An overview of aqueous-phase catalytic processes for production of hydrogen and alkanes in a biorefinery

Abstract

In this overview we discuss how aqueous-phase catalytic processes can be used to convert biomass into hydrogen and alkanes ranging from C 1 to C 15. Hydrogen can be produced by aqueous-phase reforming (APR) of biomass-derived oxygenated hydrocarbons at low temperatures (423–538 K) in a single reactor over supported metal catalysts. Alkanes, ranging from C 1 to C 6 can be produced by aqueous-phase dehydration/hydrogenation (APD/H). This APD/H process involves a bi-functional pathway in which sorbitol (hydrogenated glucose) is repeatedly dehydrated by a solid acid (SiO 2–Al 2O 3) or a mineral acid (HCl) catalyst and then hydrogenated on a metal catalyst (Pt or Pd).
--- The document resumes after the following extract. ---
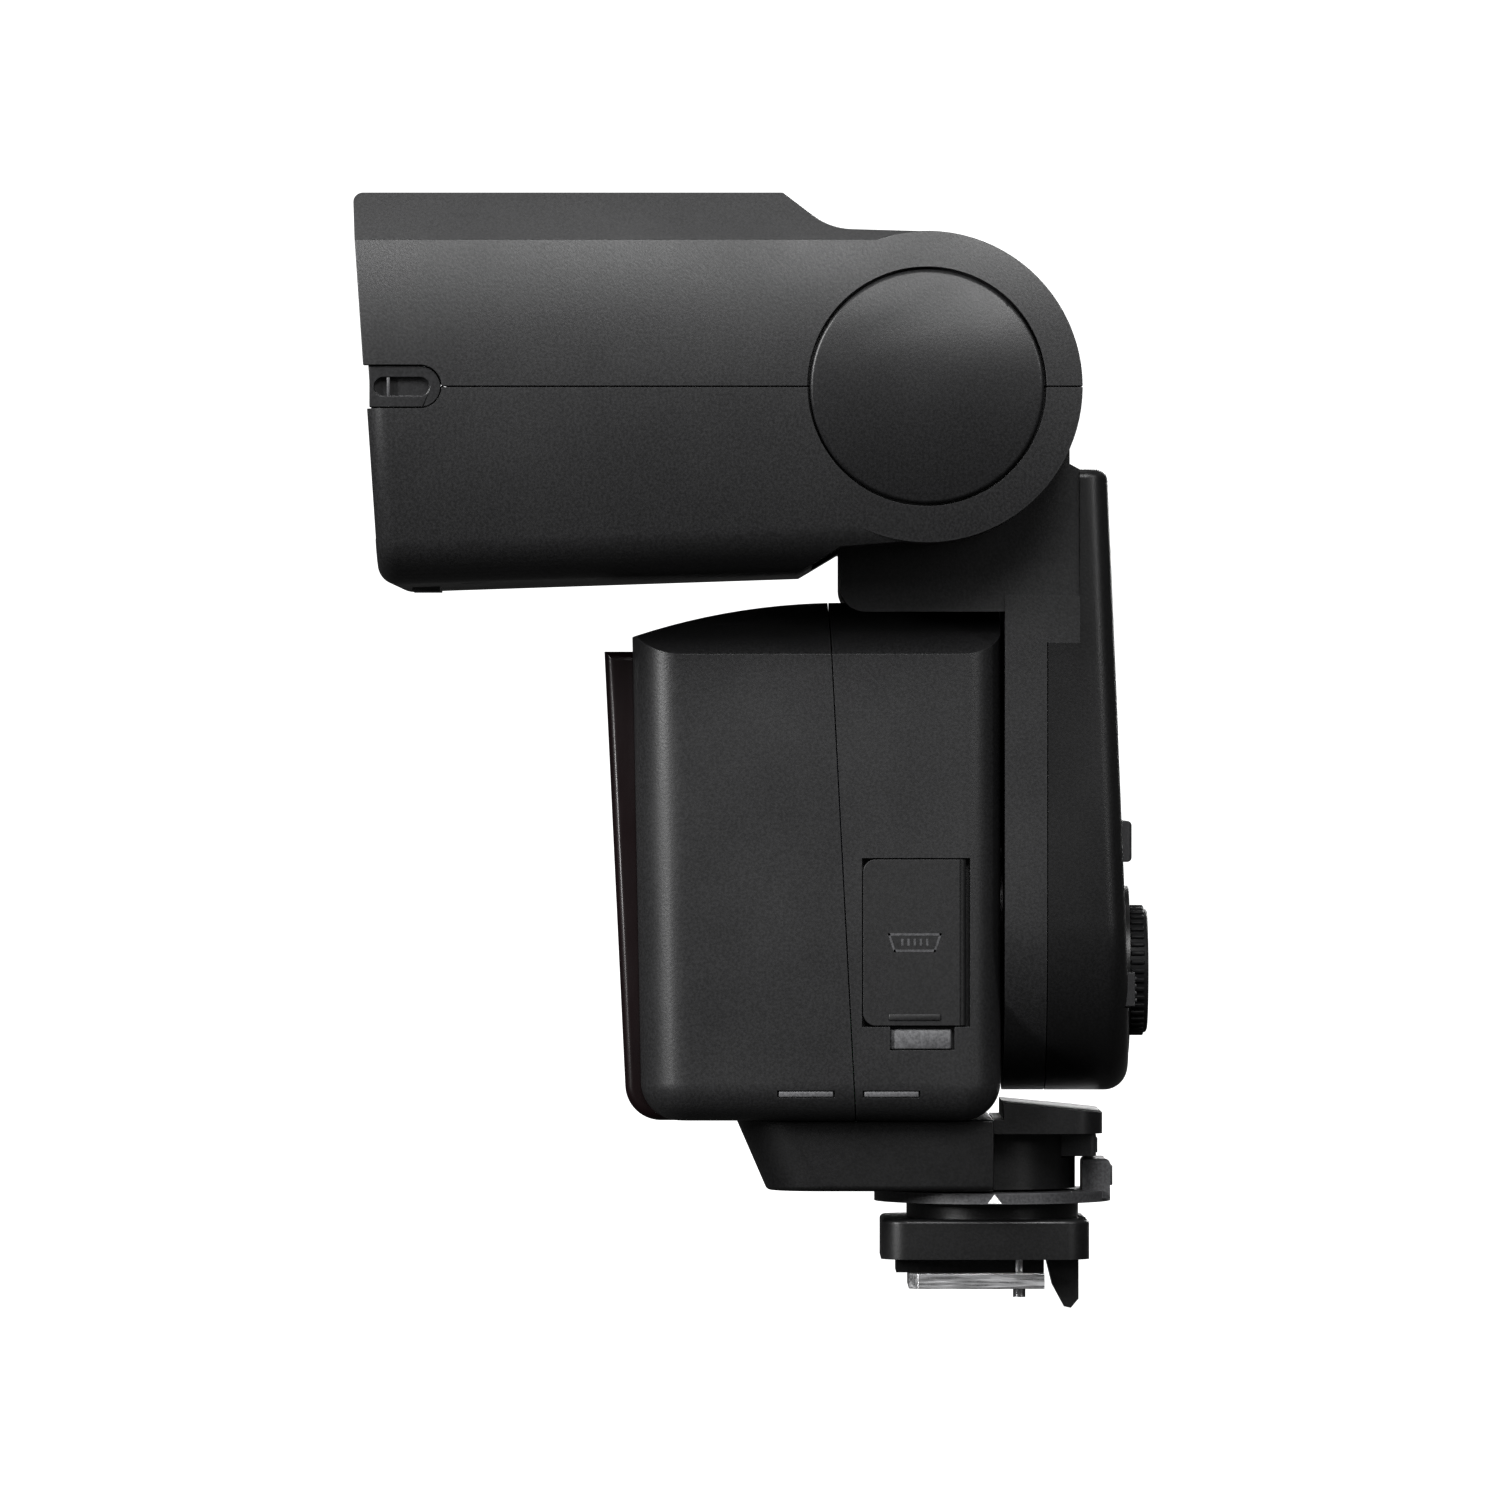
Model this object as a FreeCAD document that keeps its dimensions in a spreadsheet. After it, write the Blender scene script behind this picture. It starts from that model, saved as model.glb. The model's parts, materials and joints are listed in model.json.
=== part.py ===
import FreeCAD, Part
import math
import os
import Sketcher

# A large hot-shoe flash. Millimetres; +Z is up, the lamp head points along -Y, and the origin is the
# centre of the shoe plate's underside. Every size is a cell of the sheet, and every sub-part is bound to it.

Vector = FreeCAD.Vector
Rotation = FreeCAD.Rotation

SIZES = {
    # overall
    "wall": 2.0, "fit_gap": 0.15, "run_gap": 0.05, "free_gap": 0.4, "seam_gap": 0.14,
    # head
    "head_width": 78.1, "head_reach": 73.2, "head_rise": 25.0, "head_drop": 25.2, "face_rake": 3.4,
    "top_edge_drop": 6.3, "top_edge_run": 7.0, "low_edge_round": 5.6, "head_back": 18.3, "low_back": 16.1,
    "belly_rise": 1.8, "chin_rise": 4.9, "chin_back": 11.0, "ear_radius": 19.8, "ear_step": 12.3,
    "ear_shoulder": 20.2, "step_round": 8.0, "cap_radius": 15.2, "cap_depth": 1.5, "rear_cavity": 23.0,
    "face_round": 2.6,
    "slot_height": 5.9, "bezel_depth": 5.0, "lens_border": 3.4, "lens_thick": 2.0,
    "rib_back": 3.4, "rib_length": 3.6, "rib_height": 0.4, "rib_half": 6.0,
    "socket_length": 9.8, "socket_height": 5.5, "slot_half": 1.2,
    # zoom unit
    "reflector_half": 21.0, "reflector_high": 21.5, "reflector_deep": 14.0, "zoom_back": 33.5,
    "rod_spread": 58.0, "rod_radius": 1.0, "tube_radius": 2.0, "screw_radius": 1.5, "motor_radius": 4.4,
    "motor_length": 12.0,
    # cards in the head
    "card_width": 54.0, "card_length": 44.0, "card_thick": 0.8,
    # neck and tilt pivot
    "neck_width": 44.0, "neck_gap": 1.0, "neck_rise": 26.6, "tilt_back": 7.2, "barrel_radius": 19.4,
    "barrel_gap": 0.6, "neck_front": 10.9, "neck_sag": 1.8, "axle_radius": 5.0, "disc_radius": 12.0,
    "disc_thick": 3.0, "neck_round": 3.2,
    # control panel
    "panel_width": 45.0, "panel_front": 3.1, "strip_back": 8.5, "seam_back": 12.7, "seam_drop": 32.4,
    "panel_top": 9.4, "panel_round": 3.0, "back_top": 16.3, "back_low": 19.6, "window_width": 34.0,
    "window_high": 27.0, "window_drop": 17.5,
    "key_width": 9.0, "key_height": 5.6, "key_pitch": 12.0, "key_drop": 58.0,
    "dial_radius": 8.5, "dial_drop": 6.9, "dial_thick": 2.6, "hub_radius": 4.2, "side_key": 15.2,
    "side_key_radius": 3.1, "board_thick": 1.4,
    # swing joint
    "swing_height": 48.1, "swing_gap": 0.4, "shaft_radius": 9.0, "shaft_bore": 6.0, "flange_radius": 13.0,
    # battery block
    "dome_radius": 41.0, "block_width": 45.4, "block_floor": 22.1, "block_front": 45.0, "block_rake": 1.3,
    "block_back": 2.6, "crown_drop": 4.9, "crown_flat": 19.6, "crown_radius": 86.0,
    "block_round": 5.0, "nose_round": 6.5, "floor_round": 5.0, "visor_round": 1.2, "toe_round": 4.6,
    "parting_top": 19.8, "parting_low": 15.8, "window_front": 48.5,
    "window_low": 45.6, "window_half": 16.5,
    "cell_radius": 7.2, "cell_length": 50.5, "cell_gap": 0.5, "cage_wall": 1.0, "cage_back": 5.0,
    "can_length": 45.0, "can_line": 15.9, "can_gap": 0.3, "power_length": 11.7,
    "door_clear": 0.3, "door_thick": 1.8, "hinge_radius": 0.7,
    "flap_front": 15.3, "flap_back": 1.4, "flap_top": 56.0, "flap_low": 34.3, "flap_thick": 1.6,
    "slot_long": 7.4, "slot_high": 0.9, "slot_level": 27.2,
    # pedestal and foot
    "pedestal_front": 31.5, "pedestal_toe": 27.5, "pedestal_width": 33.0, "pedestal_floor": 12.9,
    "cover_front": 1.8, "ledge_back": 15.9, "ledge_top": 24.2, "ledge_low": 20.3, "ledge_half": 15.5,
    "foot_centre": 1.9, "turret_radius": 10.8, "ring_radius": 15.4, "ring_low": 11.2, "ring_high": 12.6,
    "lever_high": 16.8, "collar_radius": 11.2, "collar_low": 9.1, "block_low": 3.9, "foot_half": 12.0,
    "foot_front": 12.7, "foot_rear": 14.3, "rail_half": 6.1, "plate_width": 18.6, "plate_thick": 2.0,
    "plate_front": 9.1, "plate_rear": 8.5, "hook_back": 13.0, "hook_drop": 2.4, "hook_width": 12.0,
    "contact_y": 2.5, "contact_radius": 1.1, "pin_x": 5.4, "pin_y": 5.3, "pin_radius": 0.8,
    "screw_head": 1.7, "stud_radius": 4.9, "release_half": 6.0, "release_back": 15.3, "release_low": 17.1,
}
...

Liquid alkanes ranging from C 7 to C 15 can be produced from carbohydrates by combining the dehydration/hydrogenation process with an upstream aldol condensation step to form C–C bonds. In this case, the dehydration/hydrogenation step takes place over a bi-functional catalyst (4 wt.% Pt/SiO 2–Al 2O 3) containing acid and metal sites in a specially designed four-phase reactor employing an aqueous inlet stream containing the large water-soluble organic reactant, a hexadecane alkane sweep stream, and a H 2 inlet gas stream. The aqueous organic reactant become more hydrophobic during dehydration/hydrogenation, and the hexadecane sweep stream removes these species from the catalyst as valuable products before they go on further to form coke.